Dad bought a Kindle Fire (not the HD version) cheap at KMart a few days ago. I went with him. They had TWO, limited to availability in store, and the department manager bought the other one. So far I've figured out the workarounds for importing contacts, hooking up Email, teaching Dad how to get onto wireless here and hopefully at his hotel in June Lake, where he is vacationing and hiking next week. Keep in mind he's 72. I'm really proud of him for being so healthy, but he has good role models from his friends at that gym, some older than him. He's playing Sudoku on the tablet, which is 7 inches, and watching YouTube videos (Good Eats), and reading novels from the library, which supports the Kindle and other reading devices. I can see the point of such gizmos. I love to read, but most of what I read isn't traditionally published so much as posted on Fanfiction.net or Spacebattles.com or Twisting the Hellmouth. When fanfiction authors figure out how to create believable characters and describe them properly they typically start working on original fiction they can sell. And its much easier to publish today than 20 years ago when I started writing my novels.

I think, since I write so much, a laptop with a good keyboard and a long battery life would suit me better. SSD drive for the OS and files, multi-core to run music and video, a cooling fan, GPS chip, USB ports, and built in WiFi N/G. A step up from a netbook, but a similar form factor, being small and thin, maybe 12-14 inches would be large enough.

The alternative is a 7 inch tablet with an external keyboard, with the caveat that I don't need the number pad and I have small girl-sized hands thanks to those prior generations of surgeons from Grandma Millie's side. I wish they made laptops with a solar panel on the lid and the recharging electrics built in.
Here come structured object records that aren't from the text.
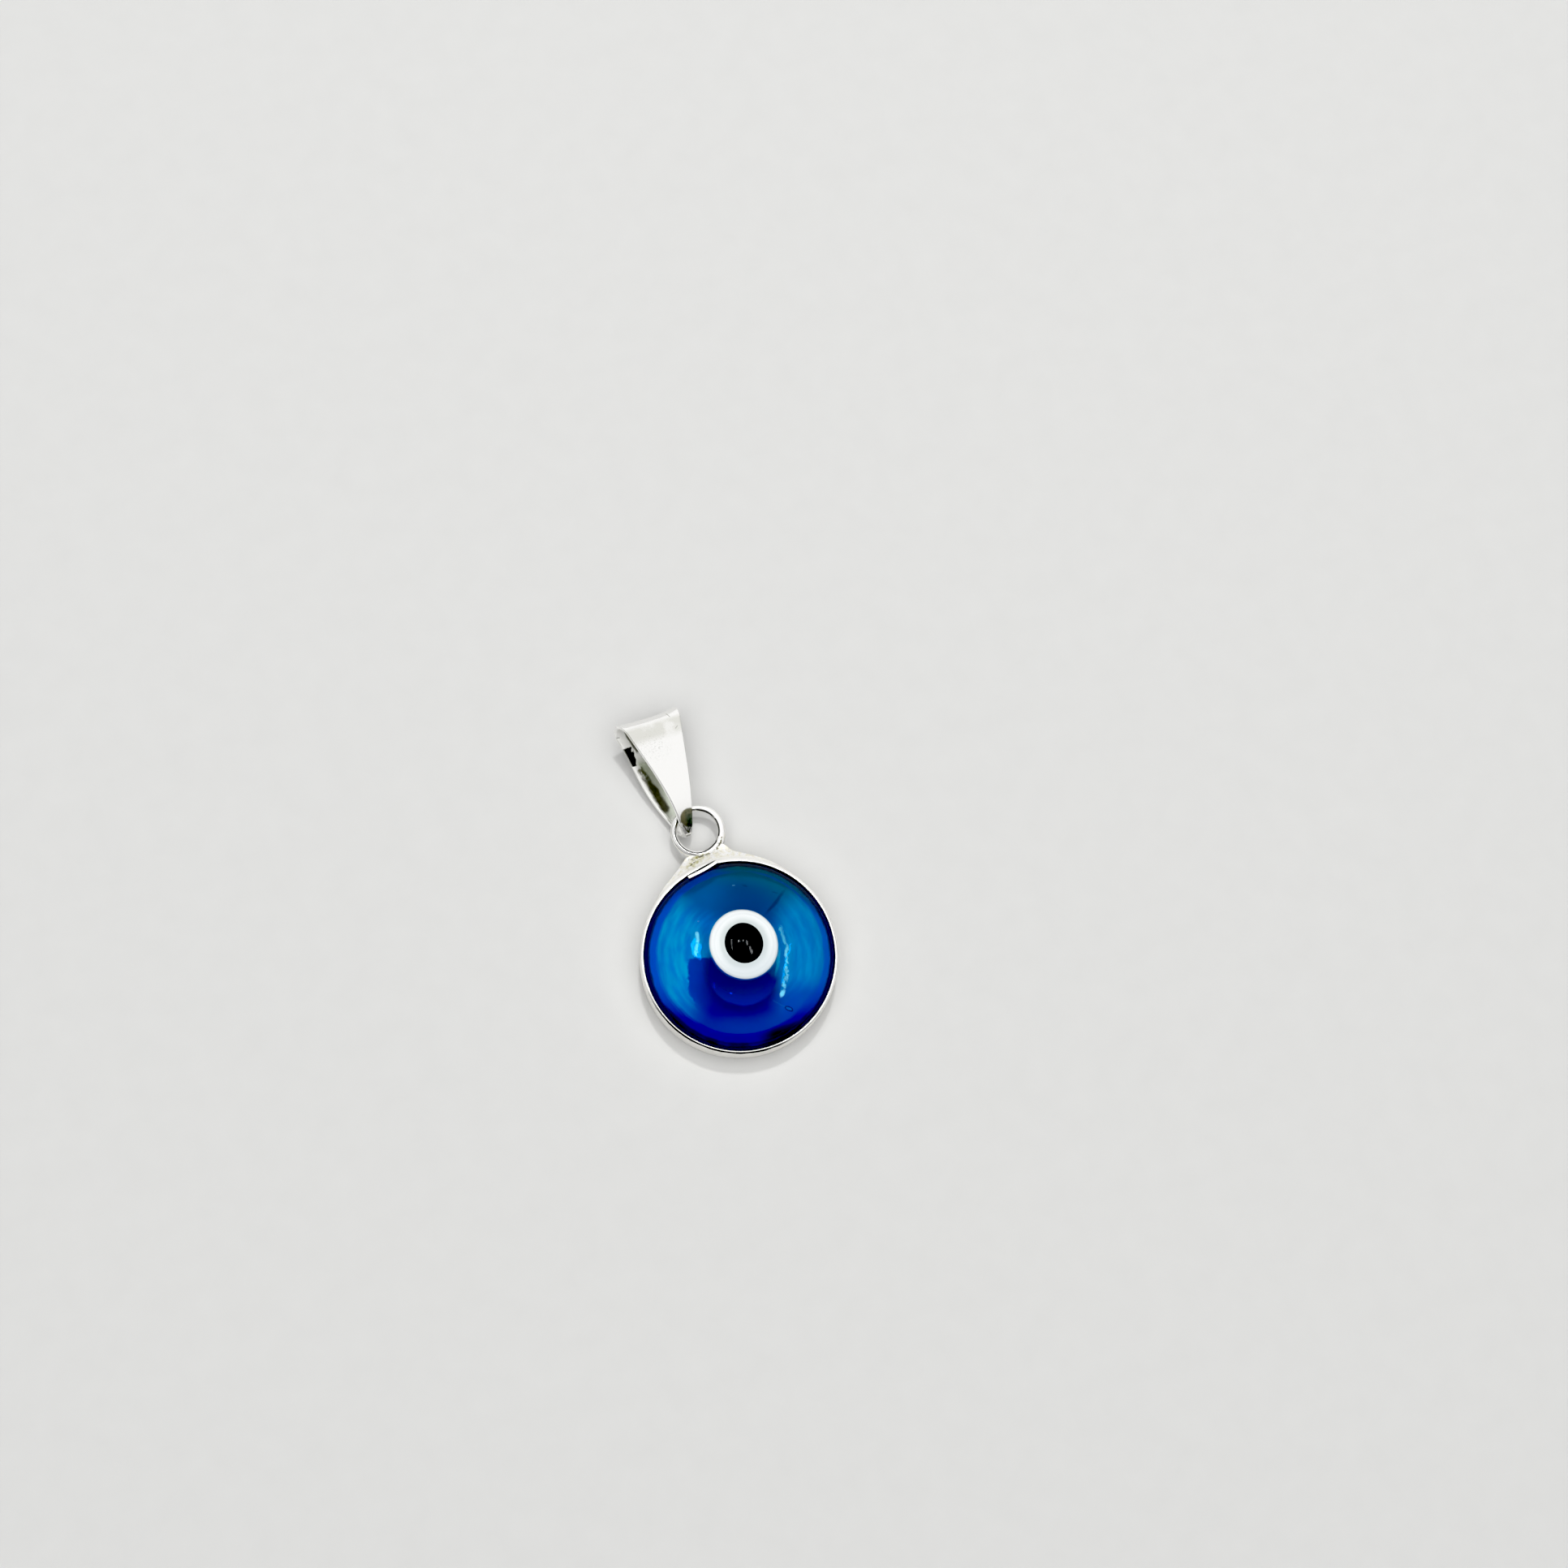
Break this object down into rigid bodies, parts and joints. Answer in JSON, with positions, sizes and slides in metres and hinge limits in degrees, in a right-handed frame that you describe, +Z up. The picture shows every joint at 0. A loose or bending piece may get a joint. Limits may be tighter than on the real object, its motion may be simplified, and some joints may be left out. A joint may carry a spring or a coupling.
{
  "type": "evil-eye pendant",
  "caption": "Small domed blue glass evil-eye disc in a thin silver bezel with a soldered jump ring and a folded, tapered silver bail, lying flat on its back.",
  "frame": {"origin": "middle of the underside of the whole pendant's box, on the surface that it lies on", "axes": "+X to the pendant's right, +Y from the disc towards the bail, +Z up, out of the glass's face"},
  "size_m": [0.013, 0.0238, 0.0038],
  "materials": {
    "bezel_silver": "polished silver with a grainy solder joint",
    "blue_glass": "clear cobalt-blue glass, gloss",
    "white_glass": "opaque white glass, gloss",
    "black_glass": "opaque black glass, gloss",
    "bail_silver": "polished silver with fine scuffs"
  },
  "bodies": {
    "root": {"bezel": "bezel_silver", "glass": "blue_glass", "white_dot": "white_glass", "pupil": "black_glass", "bail": "bail_silver"}
  },
  "joints": []
}
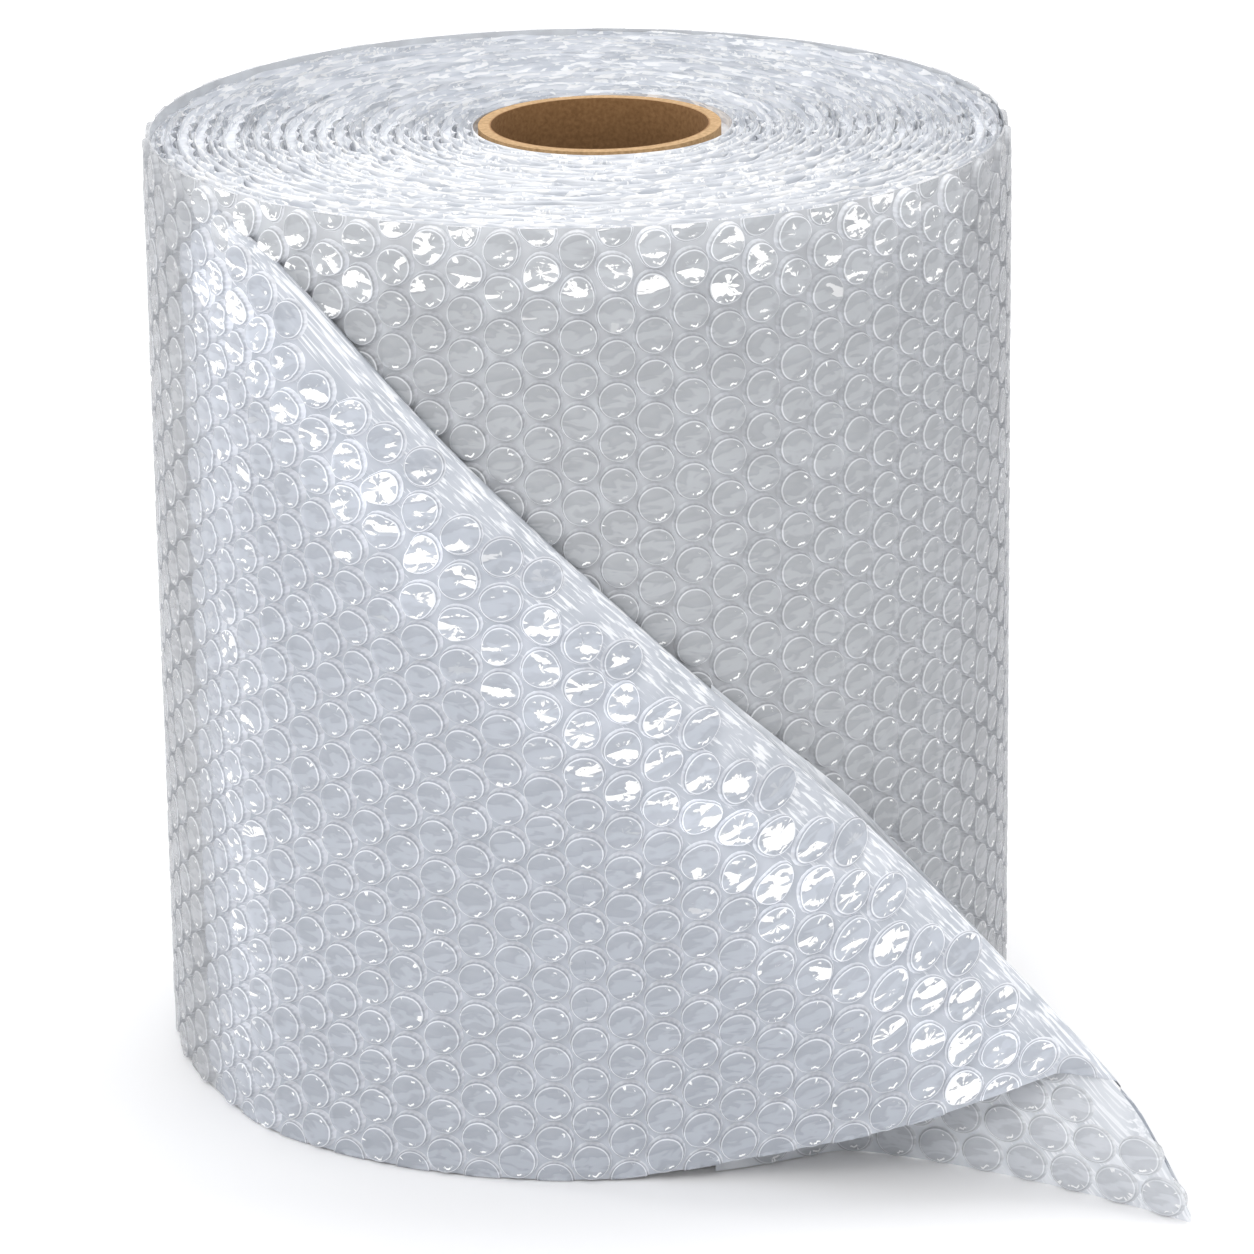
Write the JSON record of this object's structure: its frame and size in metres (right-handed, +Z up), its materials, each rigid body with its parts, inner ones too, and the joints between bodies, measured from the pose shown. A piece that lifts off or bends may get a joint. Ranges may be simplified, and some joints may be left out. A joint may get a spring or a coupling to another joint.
{
  "type": "bubble wrap roll",
  "caption": "Upright roll of clear air-bubble cushioning film on a cardboard core, with its loose outer end folded back diagonally into a soft cone that rests on the floor.",
  "frame": {"origin": "centre of the core's bore in the plane that the roll stands on", "axes": "+Z up along the core's axis; -Y towards the front, where the folded free end lies; +X to the right, towards its tip"},
  "size_m": [0.354, 0.3488, 0.335],
  "materials": {
    "film": "clear glossy polyethylene film",
    "core_card": "plain spiral-wound grey-brown card"
  },
  "bodies": {
    "root": {"bubble_wrap": "film", "core_tube": "core_card"}
  },
  "joints": []
}
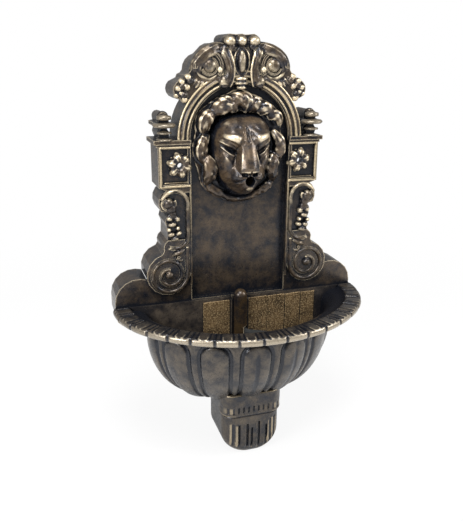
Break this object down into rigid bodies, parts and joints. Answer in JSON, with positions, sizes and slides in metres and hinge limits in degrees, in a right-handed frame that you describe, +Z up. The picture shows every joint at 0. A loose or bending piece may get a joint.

Leave that in a sunny windowsill and let it recharge from a lunchtime hour's use. I wonder if a charging pad that plugs into the gizmo exists that I could strap to a knapsack? So while I'm hiking in the sun, it's charging? If we had 4-layer stipple-PV solar panels this would be easier. Those are much more efficient at extracting electricity from light and save a lot of space. Those are the future I'm waiting for.

OH! That reminds me. Someone finally got around to building the hybrid thermal-PV solar setup. Its so bloody obvious it would be pointless to patent it, so I never bothered. SunDrum has built them.
They're running them in buildings now and the energy recovery time from the initial investment cost is about 3 years instead of 15 like pure PV. Hybrid is the obvious and easy answer. This to heat your hot water and the PV to charge the battery that runs your Fridge and lights and radio? That's most of civilization right there. More panels means more heating options (large hot water sump, pumps for radiators or forced air heat exchanger) and things like WiFi and TV are up and running, off grid but on-network. You don't have to hook up to the grid, and its probably better if you don't. Every scheme I've seen with selling power to the utilities? Tax scam and you lose.

I expanded my Google+ to watch more photography groups, and added some motorcycle ones too. I really wish I had a 350cc bike for cruising around up here. Maybe a Suzuki. I suspect I could come to love the DRZ400 in time, even if its looks make me want to literally puke. They're entirely FUNCTION, and I should love that, but the plastics get smudged and greasy and you can't make them pretty no matter what you do. I like Rounded Gas Tanks, and shiny frames and chrome exhaust pipes, with enough engine to pull these hills, and ride 80 over to Lake Tahoe. Anything less would frustrate me. A naked bike stays pretty for decades. A plastic bike just gets more worn and tired looking, even if its still good underneath. They don't age like a Naked bike does. This is why the Honda 350/360 is such a find, assuming I can actually track one down. Someday there will be a business that uses CNC to custom make parts to keep old machines running. For a modest fee. I'm not talking about the really BAD Enfields, which the Indians sell with tolerances so wrong that they never fit without a blacksmith getting involved. I'm really unimpressed with Indian-made products. They make the Chinese look professional. The Royal Enfield motorcycle is famous for suffering from its cooling fins resonating, which eventually breaks the cylinder or the fins. Rather than fixing that properly and replacing the cylinder casts with the correction, they just shove some rubber braces on them. Rubber that cooks and falls off, so it resonates again. That's utter CRAP. That's CONTEMPT for the customer. So no, no matter how nice they look, I won't buy an Enfield EVER.
See how pretty? Damn shame.

I like the Suzuki TU250 but it isn't sold here so I'll try and get a Honda CB350, in time. Get the job first. Get an apartment or rent a house (better for me), and a lockable garage. Get the motorcycle safety class done. Watched a video on shifting gears. Really? That easy? Huh.
I have to respect the simple design. Sequential gearbox for the win. Dad keeps looking at sports cars. If I get the job, might buy his red car, offer to sell my white one to him. If he declines someone else will buy it. Then Dad will have a space for a Porche and I'll have a nice red car appropriate for a divorced man for days I don't feel like wearing leather. And its REALLY FAST. Like my old Prelude (to what?) aka The Albatross because it kept breaking down and the repairs cost more than a new car's payments. I eventually had the Albatross crushed in retaliation under a state gross polluter program. I think that car was cursed. Or rather, badly repaired in important ways after a crash by the prior owner. Sigh. Bad car.

Still chilly and 65'F at 9:30 AM. Amazing, this weather. I hope my readers have a good weekend.